All Things Micropreemie

Micropreemie Milestone: Getting Off The Ventilator

There are a ton of important milestones that a mother looks forward to in her baby’s life. In the early days of my pregnancy, I spent too much time daydreaming about the first laugh. I imagined our smiles and adorable outfits in front of my open work laptop. Perhaps I should’ve been taking notes about the meeting I was damn near asleep in. I had perfect, flawless dreams of the perfect, flawless family that I would commandeer toward success. Doe-eyed naivety is a skill I’ve unfortunately mastered. I couldn’t imagine that one day my son’s biggest milestone would be coming off of a ventilator.

Ventilator in a NICU
Jordan’s ventilator with our one year anniversary card

Even a healthy full-term delivery is a bloody, painful and soul-altering experience. My emergency c-section at 25 weeks left me about as scared and unprepared as a woman could possibly be.

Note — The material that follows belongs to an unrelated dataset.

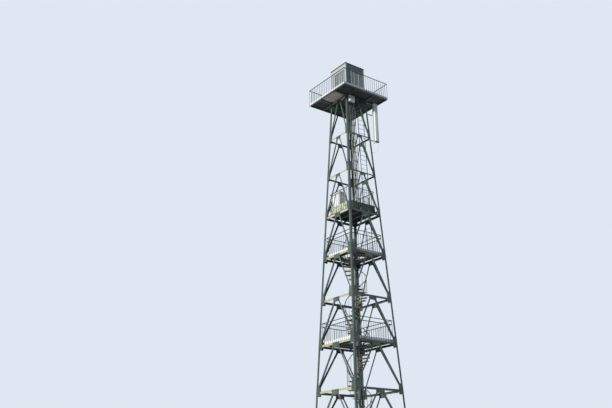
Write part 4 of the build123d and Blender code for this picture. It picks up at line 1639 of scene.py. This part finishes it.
@dataclass(frozen=True)
class CabinWall:
    """One wall of sheet cladding, with its opening, trims and cover strips, modelled as if it were the front one."""

    name: str
    shape: CabinShape
    turn: int
    reach: float
    left: float
    right: float
    foot: float
    head: float
    coat: Coat
    band_coat: Coat
    mullions: tuple[float, ...] = ()
    band: float = 0.34
    drip: float = 0.022
    frame: float = 0.045
    lap: float = 0.006
    strip: float = 0.028
    strip_pitch: float = 0.24
    shortest_strip: float = 0.06
    proud: float = 0.004
    bite: float = 0.002
    mullion_half: float = 0.02
    pane_half: float = 0.0031
    gasket: float = 0.012

    def cladding(self) -> Object:
        """Models the wall sheet with its opening and standing ribs.

        Returns:
            The wall.
        """
        cabin, outer = self.shape, -self.shape.half
        wall = block((-self.reach, outer, cabin.floor), (self.reach, outer + cabin.wall, cabin.eaves))
        opening = block((self.left, outer - 0.1, self.foot), (self.right, outer + 0.2, self.head))
        parts = [soften(carve(wall, opening), 0.002, 1)]
        base, top = cabin.floor + 0.02, cabin.eaves - self.band
        count = round(2 * self.reach / self.strip_pitch)
        for x in (-self.reach + 2 * self.reach * number / count for number in range(1, count)):
            beside = not self.left - self.frame < x < self.right + self.frame
            spans = [(base, top)] if beside else [(base, self.foot - self.frame), (self.head + self.frame, top)]
            parts += [block((x - self.strip / 2, outer - self.proud, low),
                            (x + self.strip / 2, outer + self.bite, high), 0.003, 1)
                      for low, high in spans if high - low > self.shortest_strip]
        return join(parts)

    def band_sheet(self) -> Object:
        """Models the upper band with its drip edge.

        Returns:
            The band.
        """
        outer, low, high = -self.shape.half, self.shape.eaves - self.band, self.shape.eaves
        return join([block((-self.reach, outer - self.proud, low), (self.reach, outer + self.bite, high), 0.002, 1),
                     block((-self.reach, outer - self.shape.trim, low),
                           (self.reach, outer + self.bite, low + self.drip), 0.003)])

    def frame_bars(self) -> Object:
        """Models the frame round the opening, its mullions and its sill.

        Returns:
            The frame.
        """
        face, outer = -self.shape.half, -self.shape.half - self.shape.trim
        side, lap, left, right, foot, head = self.frame, self.lap, self.left, self.right, self.foot, self.head
        low = max(foot - side, self.shape.floor + 0.001)
        bars = [(left - side, low, left + lap, head + side), (right - lap, low, right + side, head + side),
                (left + lap, head - lap, right - lap, head + side)]
        if self.mullions:
            bars.append((left + lap, low, right - lap, foot + lap))
        parts = [block((x, outer + 0.002, z), (far, face + 0.004, top), 0.002, 1) for x, z, far, top in bars]
        parts += [block((x - self.mullion_half, outer + 0.006, foot),
                        (x + self.mullion_half, face + self.shape.wall - 0.004, head), 0.002, 1)
                  for x in self.mullions]
        if self.mullions:
            parts.append(block((left - side - 0.01, outer - 0.002, foot - side - 0.014),
                               (right + side + 0.01, face + 0.004, foot - side + 0.006), 0.002, 1))
        return join(parts)

    def gaskets(self) -> Object:
        """Models the rubber strips that hold the panes.

        Returns:
            The strips.
        """
        middle, rubber = -self.shape.half + self.shape.wall / 2, self.gasket
        starts = [self.left, *(x + self.mullion_half for x in self.mullions)]
        ends = [*(x - self.mullion_half for x in self.mullions), self.right]
        parts = []
        for start, end in zip(starts, ends):
            for near, far in ((middle - rubber, middle - self.pane_half), (middle + self.pane_half, middle + rubber)):
                ring = block((start, near, self.foot), (end, far, self.head))
                hole = block((start + rubber, near - 0.1, self.foot + rubber),
                             (end - rubber, far + 0.1, self.head - rubber))
                parts.append(soften(carve(ring, hole), 0.002, 1))
        return join(parts)

    def build(self) -> None:
        """Builds the wall in place of its CAD node."""
        name = f"cabin_{self.name}"
        finish_piece(turned(self.cladding(), self.turn), f"{name}_cladding", self.coat, f"{name}_wall")
        finish_piece(turned(self.band_sheet(), self.turn), f"{name}_band", self.band_coat)
        finish_piece(turned(self.frame_bars(), self.turn), f"{name}_opening_frame", Coat.TRIM)
        if self.mullions:
            finish_piece(turned(self.gaskets(), self.turn), f"{name}_gaskets", Coat.RUBBER)


@dataclass(frozen=True)
class Cabin:
    """The small cabin on the gallery: four walls, a door and a low hipped roof."""

    shape: CabinShape = CabinShape()
    roof_half: float = 0.75
    fascia: float = 0.075
    fascia_inset: float = 0.008
    roof_rise: float = 0.02
    roof_slope: float = 0.56
    post: float = 0.07
    door_half: float = 0.33
    door_foot: float = 0.01
    door_head: float = 1.81
    door_thickness: float = 0.03
    doorway_head: float = 1.8
    lock_share: float = 0.42
    lock_rail_half: float = 0.05
    end_rail: float = 0.11
    panel_inset: float = 0.1
    handle_height: float = 0.95
    hinge_heights: tuple[float, ...] = (0.2, 0.9, 1.6)

    def walls(self) -> list[CabinWall]:
        """Lists the four walls.

        Returns:
            The front, right, back and left wall.
        """
        cabin = self.shape
        sill, head, side = cabin.floor + cabin.sill, cabin.floor + cabin.head, cabin.half - cabin.wall
        # The front and right walls and their upper bands, away from the sun, get the darker sheet: painted shade
        dark, light = (Coat.DARK_WALL, Coat.DARK_WALL), (Coat.WALL, Coat.TRIM)
        return [CabinWall("front", cabin, 0, cabin.half, -0.29, 0.66, sill, head, *dark, (-0.07, 0.3)),
                CabinWall("right", cabin, 1, side, -0.61, 0.31, sill, head, *dark, (0.16,)),
                CabinWall("back", cabin, 2, cabin.half, -0.31, 0.31, cabin.floor, cabin.floor + self.doorway_head,
                          *light),
                CabinWall("left", cabin, 3, side, -0.31, 0.61, sill, head, *light, (-0.16,))]

    def corner_posts(self) -> Object:
        """Models the angle trims on the four corners.

        Returns:
            The trims in place.
        """
        cabin, outer = self.shape, self.shape.half + self.shape.trim - 0.001
        inside = 0.001 - cabin.half
        post = block((-outer, -outer, cabin.floor + 0.001), (self.post - outer, self.post - outer, cabin.eaves))
        cutter = block((inside, inside, cabin.floor - 1), (0, 0, cabin.eaves + 1))
        return repeat(soften(carve(post, cutter), 0.003), TURNS)

    def roof(self) -> Object:
        """Models the roof sheet on its fascia.

        Returns:
            The roof in place.
        """
        half, low, top = self.roof_half, self.shape.eaves, self.shape.eaves + self.fascia
        edge = half - self.fascia_inset
        sheet = peaked(block((-half, -half, top - 0.02), (half, half, top)), self.roof_slope, self.roof_rise)
        fascia = panelled(block((-edge, -edge, low), (edge, edge, top - 0.019)), 0.012, 0.003,
                          RIGHT, LEFT, BACK, FRONT)
        return join([soften(sheet, 0.003, 2, 60), soften(fascia, 0.002, 1)])

    def door(self) -> Object:
        """Models the door leaf with its two panels.

        Returns:
            The leaf in place at the back.
        """
        low, high = self.shape.floor + self.door_foot, self.shape.floor + self.door_head
        near, far, half = self.shape.half + 0.0003, self.shape.half + self.door_thickness, self.door_half
        lock = low + (high - low) * self.lock_share
        parts = [block((-half, near, low), (half, far - 0.008, high), 0.003)]
        for foot, head in ((low + self.end_rail, lock - self.lock_rail_half),
                           (lock + self.lock_rail_half, high - self.end_rail)):
            panel = block((self.panel_inset - half, near, foot), (half - self.panel_inset, far - 0.004, head))
            parts.append(soften(panelled(panel, 0.03, 0.006, BACK), 0.003))
        return join(parts)

    def door_fittings(self) -> Object:
        """Models the door's lock plate, handle and hinges.

        Returns:
            The fittings in place.
        """
        face, low = self.shape.half + self.door_thickness, self.shape.floor + self.door_foot
        x, z = 0.05 - self.door_half, low + self.handle_height
        parts = [block((x - 0.02, face - 0.01, z - 0.1), (x + 0.02, face - 0.006, z + 0.07), 0.002, 1),
                 rod((x, face - 0.008, z), (x, face - 0.001, z), 0.009),
                 rod((x - 0.008, face - 0.005, z), (x + 0.1, face - 0.005, z), 0.0045, 10)]
        parts += [upright(self.door_half - 0.006, face - 0.009, low + height - 0.04, low + height + 0.04, 0.006, 10)
                  for height in self.hinge_heights]
        return join(parts)

    def build(self) -> None:
        """Builds the cabin in place of its CAD nodes."""
        for wall in self.walls():
            wall.build()
        finish_piece(self.corner_posts(), "cabin_corner_posts", Coat.TRIM)
        finish_piece(self.roof(), "cabin_roof_sheet", Coat.ROOF, "cabin_roof")
        finish_piece(self.door(), "cabin_door_leaf", Coat.WALL, "cabin_door")
        finish_piece(self.door_fittings(), "cabin_door_fittings", Coat.ZINC)
        dress(Coat.GLASS, "cabin_windows")


# Studio


@dataclass(frozen=True)
class Lamp:
    """One far lamp: where its light comes from, how strong it is and how wide it looks in degrees."""

    name: str
    source: Point
    energy: float
    angle: float
    distance: float = 40

    def build(self) -> None:
        """Adds the lamp."""
        choose()
        source = Vector(self.source)
        bpy.ops.object.light_add(type="SUN", location=source * self.distance)
        lamp = bpy.context.active_object
        lamp.name = self.name
        lamp.rotation_euler = source.to_track_quat("Z", "Y").to_euler()
        lamp.data.energy = self.energy
        lamp.data.angle = math.radians(self.angle)


@dataclass(frozen=True)
class Studio:
    """Camera, lamps, sky and floor."""

    eye: Point = (-26.479, -30.941, 2.733)
    heading: float = 36.71
    pitch: float = 20.996
    roll: float = -0.837
    lens: float = 43.33
    sensor: float = 36.0
    farthest: float = 500
    sun: Lamp = Lamp("sun", (-0.9, -0.12, 0.25), 3.5, 4)
    rim: Lamp = Lamp("soft_rim", (0.62, 0.72, 0.35), 0.9, 40)
    sky: str = "dfe8f2"
    ambient: str = "bccbdc"
    ambient_strength: float = 0.4
    floor: str = "d6d6d2"
    floor_reach: float = 12.0

    def camera(self) -> None:
        """Sets the camera where the photograph was taken from."""
        heading, pitch, roll = (math.radians(angle) for angle in (self.heading, self.pitch, self.roll))
        forward = Vector((math.sin(heading) * math.cos(pitch), math.cos(heading) * math.cos(pitch), math.sin(pitch)))
        level = Vector((math.cos(heading), -math.sin(heading), 0))
        right = level * math.cos(roll) + level.cross(forward) * math.sin(roll)
        choose()
        bpy.ops.object.camera_add()
        camera = bpy.context.active_object
        axes = Matrix((right, right.cross(forward), -forward)).transposed().to_4x4()
        camera.matrix_world = Matrix.Translation(self.eye) @ axes
        camera.name = "camera"
        camera.data.lens = self.lens
        camera.data.sensor_width = self.sensor
        camera.data.sensor_fit = "HORIZONTAL"
        camera.data.clip_end = self.farthest
        bpy.context.scene.camera = camera

    def world(self) -> None:
        """Makes a pale sky that lights the tower more softly than it shows."""
        world = bpy.context.scene.world = bpy.data.worlds.new("sky")
        world.use_nodes = True
        tree = world.node_tree
        tree.nodes.remove(tree.nodes["Background"])
        camera, glossy, through = (add_node(tree, "LightPath", (), f"Is {ray} Ray")
                                   for ray in ("Camera", "Glossy", "Transmission"))
        shown = add_node(tree, "Math", (camera, glossy), operation="MAXIMUM")
        seen = add_node(tree, "Math", (shown, through), operation="MAXIMUM")
        lit = add_node(tree, "Background", (self.ambient, self.ambient_strength))
        clear = add_node(tree, "Background", (self.sky, 1.0))
        plug(tree, tree.nodes["World Output"], (add_node(tree, "MixShader", (seen, lit, clear)),))

    def ground(self) -> None:
        """Lays the plain floor."""
        ground = add(bpy.ops.mesh.primitive_plane_add, size=self.floor_reach * 2)
        ground.name = "floor"
        material = bpy.data.materials.new("plain_floor")
        material.use_nodes = True
        plug(material.node_tree, material.node_tree.nodes["Principled BSDF"],
             {"Base Color": self.floor, "Roughness": 0.9})
        ground.data.materials.append(material)

    def build(self) -> None:
        """Sets up the studio."""
        bpy.context.scene.view_settings.view_transform = "Standard"
        self.camera()
        self.sun.build()
        self.rim.build()
        self.world()
        self.ground()


def main() -> None:
    """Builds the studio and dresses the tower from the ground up."""
    logging.basicConfig(level=logging.INFO, format="%(name)s %(message)s")
    Studio().build()
    JumperCable().build()
    BoltedLattice(TowerShape()).build()
    dress(Coat.GREEN, "newel_column", "landing_frames")
    dress(Coat.PALE, "toe_boards")
    for name, landing, riser, angle in (("lower", 5.0857, 0.211904, 562.5), ("middle", 10.0857, 0.208333, 382.5),
                                        ("upper", 15.0857, 0.208333, 202.5)):
        StairFlight(name, landing, riser, angle).build()
        PlankDeck(f"{name}_landing_deck", well_angle=angle).build()
        RailSet(f"{name}_landing_railing", rail_drops=(0.0, 0.215)).build()
    ChannelFrame("equipment_frame", (-0.898, -0.2993, 0.2993, 0.898), (-0.898, 0.898)).build()
    PlankDeck("equipment_deck", hatch=(0.337, -0.62, 0.897, -0.08)).build()
    # The skirt's coat paints sunlight, in pale blotches, on its faces that look to -X
    dress(Coat.MOTTLED, "equipment_skirt")
    RailSet("equipment_railing", bend=0.12).build()
    EquipmentCabinet().build()
    ChannelFrame("gallery_frame", (-1.679, -0.71, 0.71, 1.679), (-1.679, -0.71, 0.71, 1.679)).build()
    PlankDeck("gallery_deck", hatch=(0.1, -0.691, 0.64, -0.131), coat=Coat.GALLERY_DECKING).build()
    RailSet("gallery_railing").build()
    upper_line = LeaningLine(17.6957, 0.87, 25.1163, 0.625)
    Ladder("upper_ladder", upper_line, 0.37, 17.697, 26.0663).build()
    Ladder("lower_ladder", LeaningLine(15.0, 0.967, 17.6957, 0.83), -0.35, 15.087, 18.6457, turn=1).build()
    FeederRun(upper_line).build()
    RadioUnit().build()
    PanelAntenna().build()
    Cabin().build()


if __name__ == "__main__":
    main()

Soon after he was born, we realized that his biggest struggle would be with his lungs. His brain and heart were relatively mildly affected but his lungs were terrible. Just typing the words “ground glass opacity” makes me shiver, bringing to mind hazy, white patches on his chest x-ray.

I can very clearly divide my memories of the NICU into two distinct eras: pre-extubation and post-extubation. We entered the second era on the morning of April 29, 2016. It was one of those dark grey mornings that was as intriguing as it was ugly. There was something surprisingly refreshing about the chilly mist that day. We scrubbed in, set our bags down and sank into the two rockers facing his incubator. I kept an eye on the hallway for the team as they made their morning rounds.

Preparing for Extubation

The attending doctor reminded me of a lion, with fluffy ginger hair that fell just to her shoulders. Surrounded by residents scribbling notes, she wheeled her podium over to greet us. Then she sanitized her hands and opened the bubble doors of his isolette to take a good look at him. I searched her face for a sign of uncertainty or hesitation. His oxygen requirement had crept up to nearly 40% that morning. Since this was a planned extubation, I expected her to reschedule. He was understandably cranky, from the steroids he received to prepare his lungs for the challenge. The doctor felt comfortable moving forward and assembled the team around his bedside.

The respiratory therapists programmed his new SiPAP machine to settings that resembled the support he was getting from the ventilator. They fiddled with thick tubing and adjusted the silver knobs on the wall mounted oxygen supply. It emitted this long and loud whistle, shrill enough to make your teeth ache. When all preparations were in place, the lid of the isolette shot to the ceiling. My cranky, four pound baby was exposed, surrounded and outnumbered.

Reaching A New Milestone

We could hardly see or hear what was going on, only catching quick glimpses over their shoulders. The doctors and nurses shouted numbers and commands back and forth. Then we heard a hoarse little yelp, like an angry newborn kitten. It was only the second time we’d ever heard him cry. The first time was 71 days earlier when he was born, right before the first breathing tube was inserted. His nurse placed the mask over his nose and wrapped his head in a soft helmet with velcro straps. His supplemental oxygen requirement dropped from 40% to 25% and he was finally off the ventilator after 10 long weeks.

Looking like a champ!

We were elated, the giant wave of pride and relief was one of the highest points on the NICU roller coaster. When you live through a traumatic experience you learn to take it in minute by minute. There were many days I didn’t dare to let myself dream about what extubation would look like. But on that beautiful April morning, I swelled with pride and hope. It signaled a turning point in the journey and marked a giant milestone in his fight. Even now, four years later, the anniversary of his extubation is significant. I am reminded of our strength as a family, and of the grace of God. Though it was a milestone I never imagined, I am just as proud of it as any of the other incredible achievements my son has accomplished.